Assim como a estrutura textual, o esforço do ator em transformar a postura de seu corpo e o registro vocal para mimetizar cada idade demonstra um desejo de deslocar a percepção e provocar fraturas e dobras na linearidade da vida. Talvez pelo próprio autocentramento criativo que o acúmulo de funções confere, o desempenho desse propósito parece voltar-se para dentro do palco, para dentro de si. Possivelmente, um olhar de fora possa travar um diálogo criativo que propicia a travessia até o espectador.
Para encerrar a noite, a atriz e manipuladora Naiara Bastos une criativamente elementos de palhaçaria e animação de bonecos na cena “Valentin vs. Valentin”, de São Paulo. Na constituição do boneco que com ela divide a cena, chamam atenção a flexibilidade e a articulação da boca e da região maxilar, que permitem forjar expressões mais complexas de dúvida, surpresa, irritação e incompreensão, por exemplo, e humanizam o personagem, causando forte efeito cômico.
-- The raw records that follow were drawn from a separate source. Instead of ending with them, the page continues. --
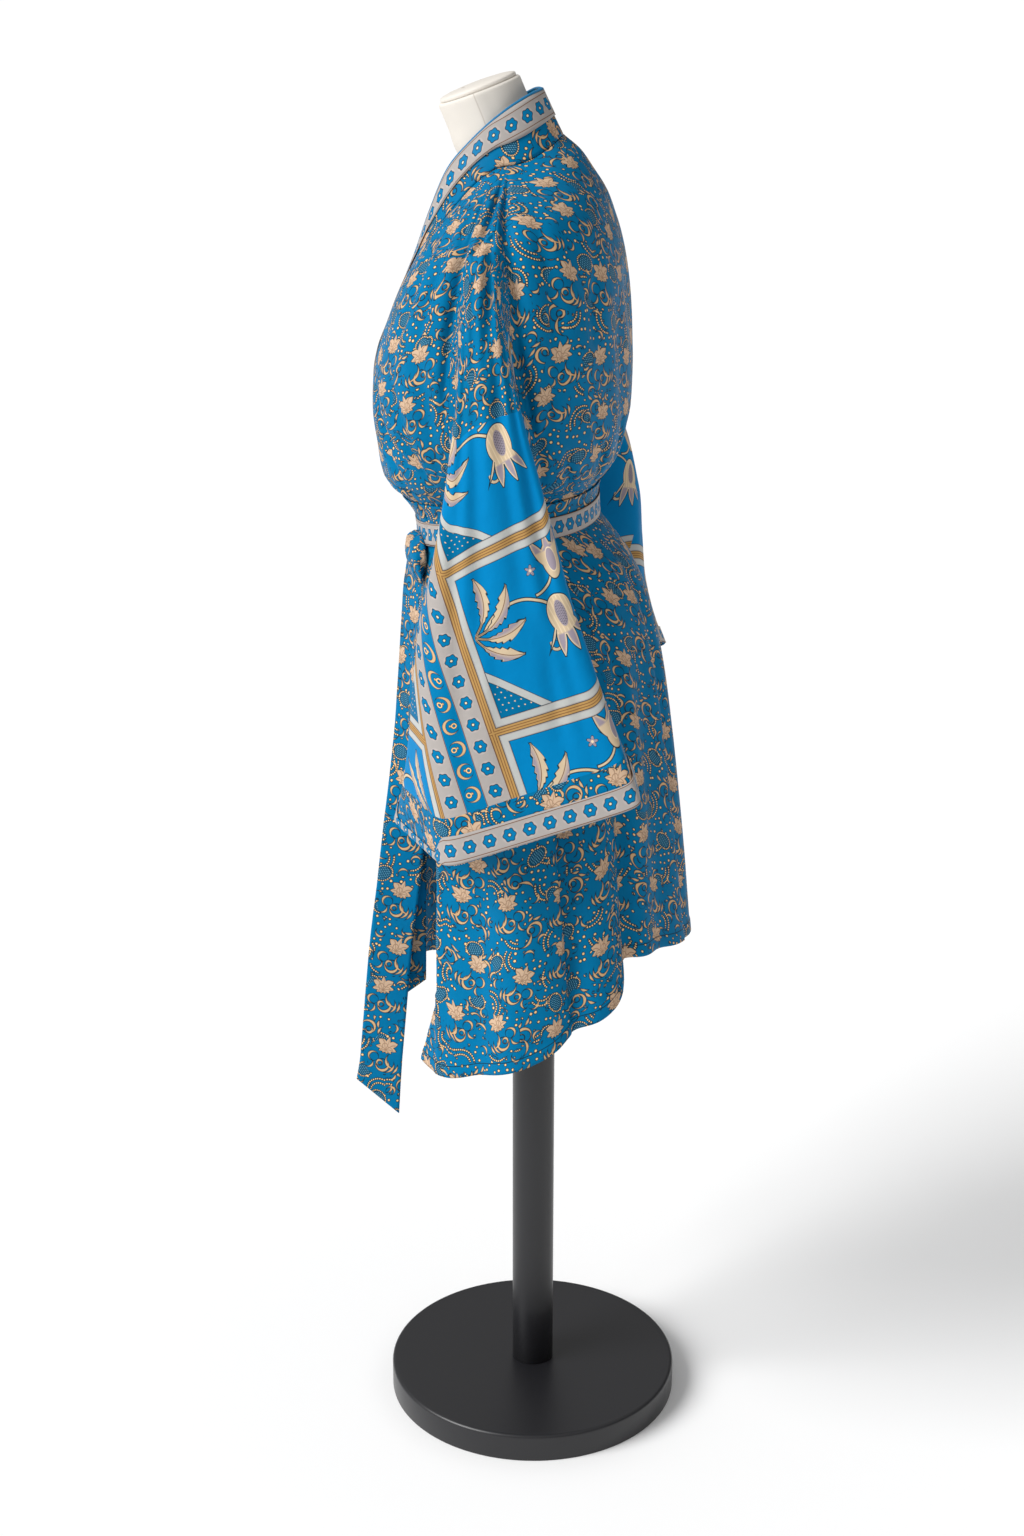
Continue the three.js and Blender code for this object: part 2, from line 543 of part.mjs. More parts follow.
// Belt round the waist, its border, its knot and its two hanging ends.
const BELT_STEPS = 36;
const beltGrid = (rows, out) => rows.map((row) => range(BELT_STEPS).map((j) => cloth((360 * j) / BELT_STEPS - 90, row, out)));
const BELT_OUT = 0.9;
put("belt_wrap", shell(beltGrid([13, 14, 15], BELT_OUT + CLOTH), beltGrid([13, 14, 15], BELT_OUT), true), CLOTH_COLOUR);
put("belt_border", shell(beltGrid([14, 14.97], BELT_OUT + CLOTH + 0.5 + TRIM), beltGrid([14, 14.97], BELT_OUT + CLOTH + 0.5), true), BORDER_COLOUR);

const KNOT_SIDES = 12;
put("belt_knot", loft(KNOT.rows.map(([z, x, y, a, b]) => range(KNOT_SIDES).map((j) => {
  const t = (2 * Math.PI * j) / KNOT_SIDES;
  return [x + a * pow(Math.cos(t), 0.8), y + b * pow(Math.sin(t), 0.8), z];
}))), CLOTH_COLOUR);

function tail(table, frontLonger) {
  const last = table.rows.length - 1;
  return range(2 * last + 1).map((i) => {
    const k = i / 2, v = (c) => at(table, c, k);
    return [-1, 0, 1].map((side) => {
      const turn = rad(v("turn")), half = (TAIL_WIDTH / 2) * side;
      const cut = k > last - 1 ? TAIL_CUT * side * frontLonger * (k - last + 1) : 0;
      return [v("x") + half * Math.cos(turn), v("y") + half * Math.sin(turn), v("z") + cut];
    });
  });
}
put("belt_tail_long", wall(tail(TAIL_LONG, -1), 0, CLOTH), CLOTH_COLOUR);
put("belt_tail_short", wall(tail(TAIL_SHORT, 1), 0, CLOTH), CLOTH_COLOUR);

// ---------------------------------------------------------------- form and stand
const FORM_SIDES = 24;
function formRing(k, grow = 0, up = 0) {
  const v = (c) => at(FORM, c, k), lean = rad(v("lean"));
  return range(FORM_SIDES).map((j) => {
    const t = (2 * Math.PI * j) / FORM_SIDES;
    const d = (v("b") + grow) * Math.sin(t);
    return [(v("a") + grow) * Math.cos(t), v("cy") + d * Math.cos(lean) - up * Math.sin(lean), v("z") + d * Math.sin(lean) + up * Math.cos(lean)];
  });
}
const FORM_LAST = FORM.rows.length - 1;
put("form", loft(FORM.rows.map((_, k) => formRing(k))), FORM_COLOUR);
put("neck_cap", loft([[-4, 0.35], [-3.5, 3], [-8, 5.5], [-24, 7.5]].map(([grow, up]) => formRing(FORM_LAST, grow, up))), FORM_COLOUR);

const lathe = (profile, sides) => loft(profile.map(([r, z]) => range(sides).map((j) => {
  const t = (2 * Math.PI * j) / sides;
  return [r * Math.cos(t), r * Math.sin(t), z];
})));
put("stand_pole", lathe([[POLE_RADIUS, BASE_HEIGHT + SEAM], [POLE_RADIUS, FORM_BOTTOM - SEAM]], 28), METAL_COLOUR);
put("stand_base", lathe([[BASE_RADIUS - 1.5, 0], [BASE_RADIUS, 1.5], [BASE_RADIUS, BASE_HEIGHT - 5],
  [BASE_RADIUS - 1.5, BASE_HEIGHT - 1.5], [BASE_RADIUS - 5, BASE_HEIGHT]], 56), METAL_COLOUR);

export default model;
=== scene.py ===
"""The looks of a printed satin kimono on a dress form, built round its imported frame.

Lengths in the tables are millimetres in the frame's own axes: +Z up, front -Y, the garment's left +X.
"""
import ast
import math
import operator

import bmesh
import bpy
import numpy as np
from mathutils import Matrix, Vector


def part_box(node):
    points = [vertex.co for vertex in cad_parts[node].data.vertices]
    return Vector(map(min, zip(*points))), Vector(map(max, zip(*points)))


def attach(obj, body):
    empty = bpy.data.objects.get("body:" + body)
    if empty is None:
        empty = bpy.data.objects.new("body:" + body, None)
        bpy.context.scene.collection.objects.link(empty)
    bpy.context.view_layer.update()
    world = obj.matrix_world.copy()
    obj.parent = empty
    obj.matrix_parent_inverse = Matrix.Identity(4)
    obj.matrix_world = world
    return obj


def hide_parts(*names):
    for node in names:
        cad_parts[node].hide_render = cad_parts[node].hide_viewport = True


bl_info = {
    "name": "Kimono on a dress form",
    "version": (1, 0, 0),
    "blender": (4, 5, 0),
    "location": "3D Viewport > Sidebar > Kimono",
    "description": "Builds a printed satin kimono, its dress form and stand round a packed frame",
    "category": "Mesh",
}

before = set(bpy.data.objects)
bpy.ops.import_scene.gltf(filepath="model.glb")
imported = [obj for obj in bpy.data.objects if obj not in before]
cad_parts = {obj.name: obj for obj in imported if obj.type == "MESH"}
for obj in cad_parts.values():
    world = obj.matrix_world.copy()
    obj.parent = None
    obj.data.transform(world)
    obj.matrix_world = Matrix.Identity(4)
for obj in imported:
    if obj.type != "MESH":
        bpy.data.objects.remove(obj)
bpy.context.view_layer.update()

MM = 0.001
CLOTH = 1.2          # wall that stands for one layer of satin
TRIM = 0.9           # wall of a border strip
NECK_TRIM_GAP, CUFF_TRIM_GAP, BELT_TRIM_GAP = 0.7, 0.6, 0.5     # between a border and the cloth beneath it
UNDER = 4.2          # how far the right front lies beneath the left one
UNDER_FROM, UNDER_RUN = 222, 22      # angle where it starts to, and over how many degrees
HEM_DEEP = 14        # turned-up hem
BODY_ROUND = 165     # radius at which an angle round the body is read as a length
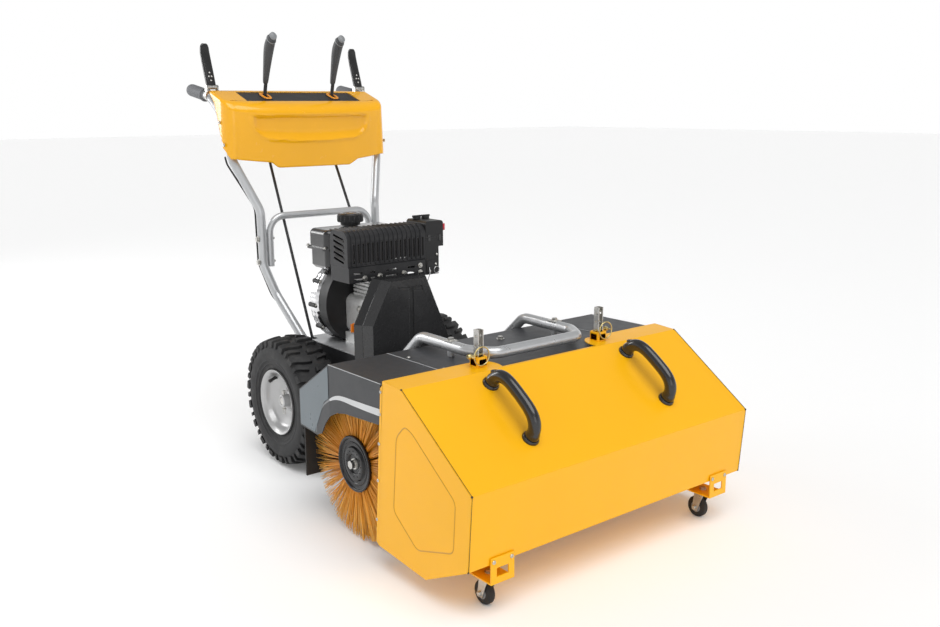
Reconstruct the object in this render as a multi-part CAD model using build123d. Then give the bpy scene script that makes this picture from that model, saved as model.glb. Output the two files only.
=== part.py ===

De posse desse objeto inanimado tão carismático, Naiara estabelece um jogo entre o boneco e sua manipuladora que supera a hierarquia do orgânico sobre o inorgânico. Nas primeiras ações, o boneco é manipulado seguindo uma partitura típica de palhaço, pela qual cada ação cria uma nova dificuldade, e o despender de uma energia muito maior do que seria necessária ressalta o patético do cotidiano e instaura a comicidade. A cena, então, avança para essa relação direta do objeto com o humano, atravessando camadas entre a ficção fechada e o real, ou, ao menos, a zona híbrida onde a fábula toca o real da presença da manipuladora e a ficcionaliza. O domínio de Naiara em fazer confluir a técnica de manipulação com sua própria performance como atriz gera momentos inusitados e constrói um território comum e afetivo entre dois mundos intransponíveis.